Checking logs, monitoring resource usage, inspecting configurations — LadenX acts autonomously. These actions are low-risk and fully reversible. The AI does what it's good at: processing information faster than any human could.

Write Operations

The system logs its intent, proceeds if no human objects within a short window, and maintains a full audit trail. Routine fixes — restarting a service, adjusting a configuration, clearing a cache.

Dangerous Operations

Explicit human approval required. Full stop. The AI presents its analysis, explains its reasoning, and waits. It cannot proceed without a human saying yes. Data deletion, security-sensitive changes, anything affecting multiple systems simultaneously.

Auditable Reasoning

The audit logging goes deep. Every action LadenX takes — or proposes to take — is recorded with full context: what the system observed, what it concluded, what it recommended, and whether a human approved, modified, or rejected the recommendation. If something goes wrong at 3 AM next Tuesday, we can trace exactly what happened and why. Credentials are protected with AES-256-GCM envelope encryption. The AI never sees raw credentials — it works with encrypted references that are decrypted only at the moment of use and cleared immediately after.

The Slower Path

Building these governance mechanisms took months.

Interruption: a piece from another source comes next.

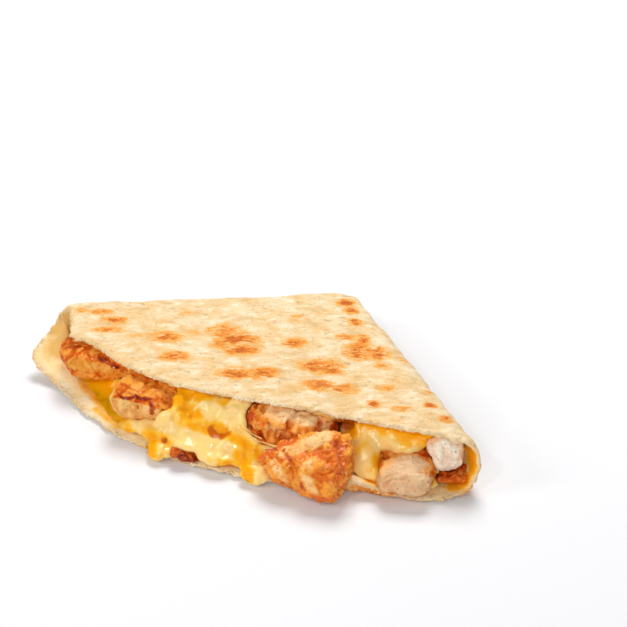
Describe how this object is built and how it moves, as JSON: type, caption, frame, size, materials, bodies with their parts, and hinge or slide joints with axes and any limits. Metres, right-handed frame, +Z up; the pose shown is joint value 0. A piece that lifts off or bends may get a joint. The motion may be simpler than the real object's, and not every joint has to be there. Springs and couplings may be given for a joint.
{
  "type": "quesadilla wedge",
  "caption": "Folded tortilla wedge with its curved side open, filled with melted cheese and chunks of grilled chicken.",
  "frame": {"origin": "on the table, under the middle of the wedge's bounding box", "axes": "+Z up; -Y towards the open curved side; +X towards the folded side; the corner where both closed sides meet points to +Y"},
  "size_m": [0.186, 0.1187, 0.0236],
  "materials": {
    "tortilla": "matte toasted flour tortilla",
    "cheese": "glossy melted cheese",
    "chicken": "grilled, lightly glazed chicken",
    "charred_chicken": "dark browned chicken with a glaze"
  },
  "bodies": {
    "root": {"tortilla": "tortilla", "cheese": "cheese", "chicken_back_left": "chicken", "chicken_left": "chicken", "chicken_middle": "chicken", "chicken_over_rim": "chicken", "chicken_right": "chicken", "chicken_by_fold": "chicken", "chicken_under_fold": "charred_chicken", "chicken_scrap": "charred_chicken"}
  },
  "joints": []
}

It would have been faster — and more impressive in a demo — to let LadenX operate without constraints. An AI agent that can fix any server issue autonomously sounds incredible in a pitch deck. An AI agent that pauses to ask permission sounds cautious.

But I've managed over 300 production servers supporting more than 50,000 mailboxes. I've seen what happens when automated systems act without adequate oversight. The speed at which an autonomous system can cause damage is exactly the speed at which it can operate — which is the whole point of building it in the first place.

There's a phrase I return to often: technology should amplify human potential, not replace it. LadenX amplifies. It investigates faster than I can, it correlates data across more systems than I could track, and it formulates fixes that account for variables I might overlook. But the decision to act — especially when the stakes are high — remains human.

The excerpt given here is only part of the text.